I’m coming to increasingly think that it’s essential that these work in tandem, or that a new over-arching role or team is needed in the enterprise to synch both internal collaboration and communications (E2.0) and social media marketing and PR. This creates an holistic sense of the brand as something that has meaning both inside and outside the company. What this means is in part:

  • Internal Communications as articulating the brand inside the company
  • Saying internally, what the enterprise says externally to customers, media and stakeholders
  • A conversation that engages both customers and employees

Where these activities overlap creates an interface, a new zone of engagement.

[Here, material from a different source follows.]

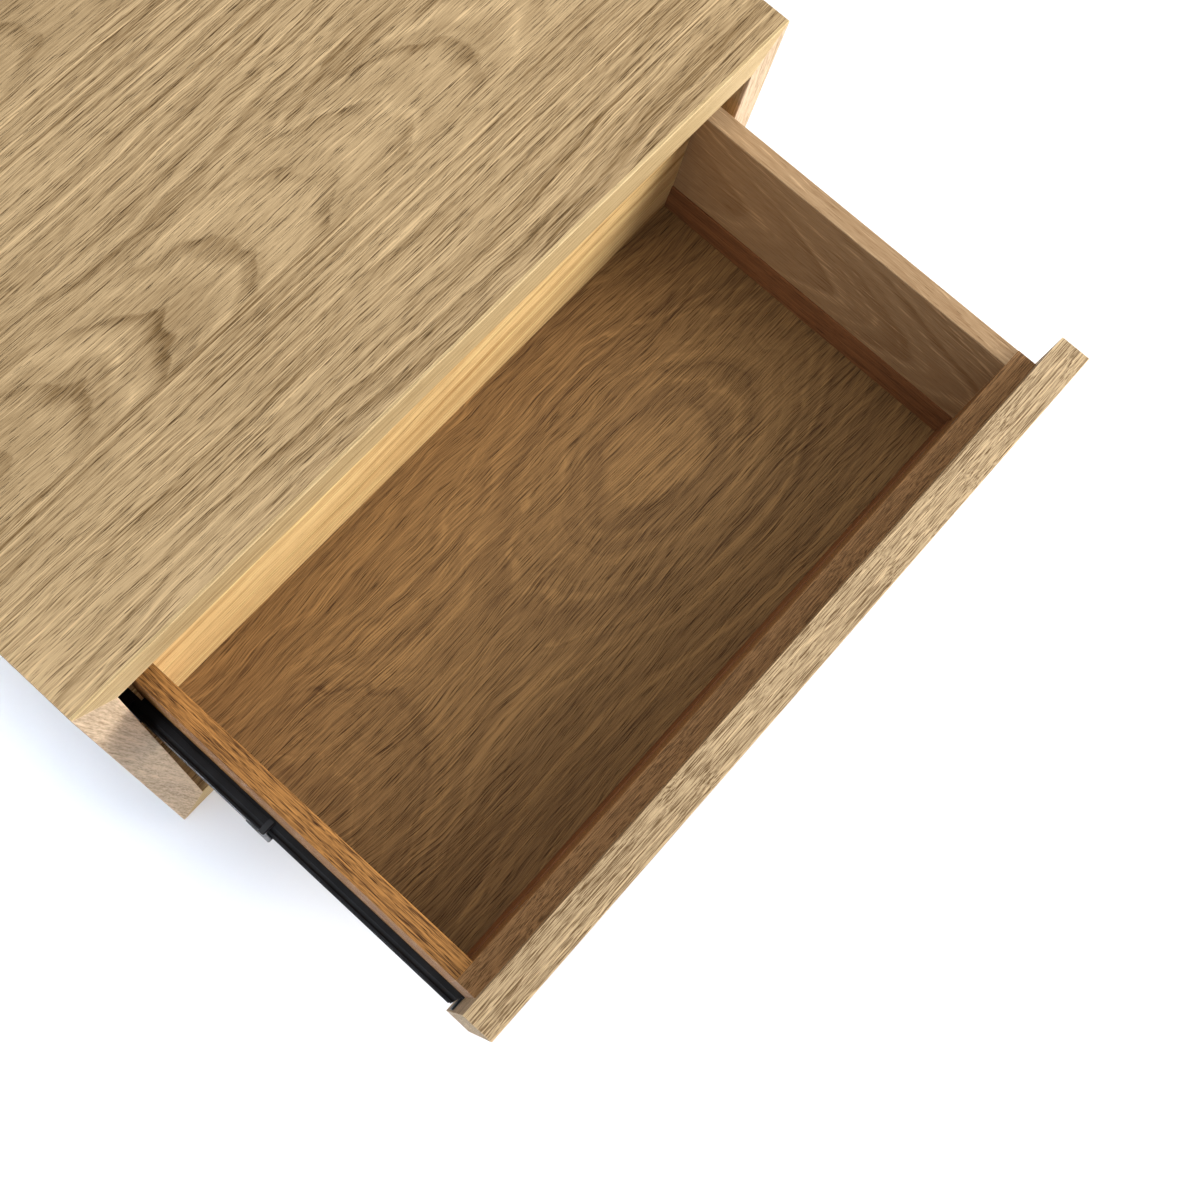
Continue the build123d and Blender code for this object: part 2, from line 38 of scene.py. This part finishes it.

I’ve tried to create a diagram of how this might look:

Social Business / E 2.0 zone of engagement
Zone of Engagement

(please don’t steal my image & if you must ‘borrow it’ do provide a clear citation of source and link…)

On the eggs

“…our histories of six thousand moons make no mention of any other regions than the two great empires of Lilliput and Blefuscu. Which two mighty powers have, as I was going to tell you, been engaged in a most obstinate war for six-and-thirty moons past. It began upon the following occasion. It is allowed on all hands, that the primitive way of breaking eggs, before we eat them, was upon the larger end; but his present majesty’s grandfather, while he was a boy, going to eat an egg, and breaking it according to the ancient practice, happened to cut one of his fingers. Whereupon the emperor his father published an edict, commanding all his subjects, upon great penalties, to break the smaller end of their eggs. The people so highly resented this law, that our histories tell us, there have been six rebellions raised on that account; wherein one emperor lost his life, and another his crown. These civil commotions were constantly fomented by the monarchs of Blefuscu; and when they were quelled, the exiles always fled for refuge to that empire. It is computed that eleven thousand persons have at several times suffered death, rather than submit to break their eggs at the smaller end. Many hundred large volumes have been published upon this controversy: but the books of the Big-endians have been long forbidden, and the whole party rendered incapable by law of holding employments. During the course of these troubles, the emperors of Blefusca did frequently expostulate by their ambassadors, accusing us of making a schism in religion, by offending against a fundamental the Blundecral (which is their Alcoran). This, however, is thought to be a mere strain upon the text; for the words are these: ‘that all true believers break their eggs at the convenient end.’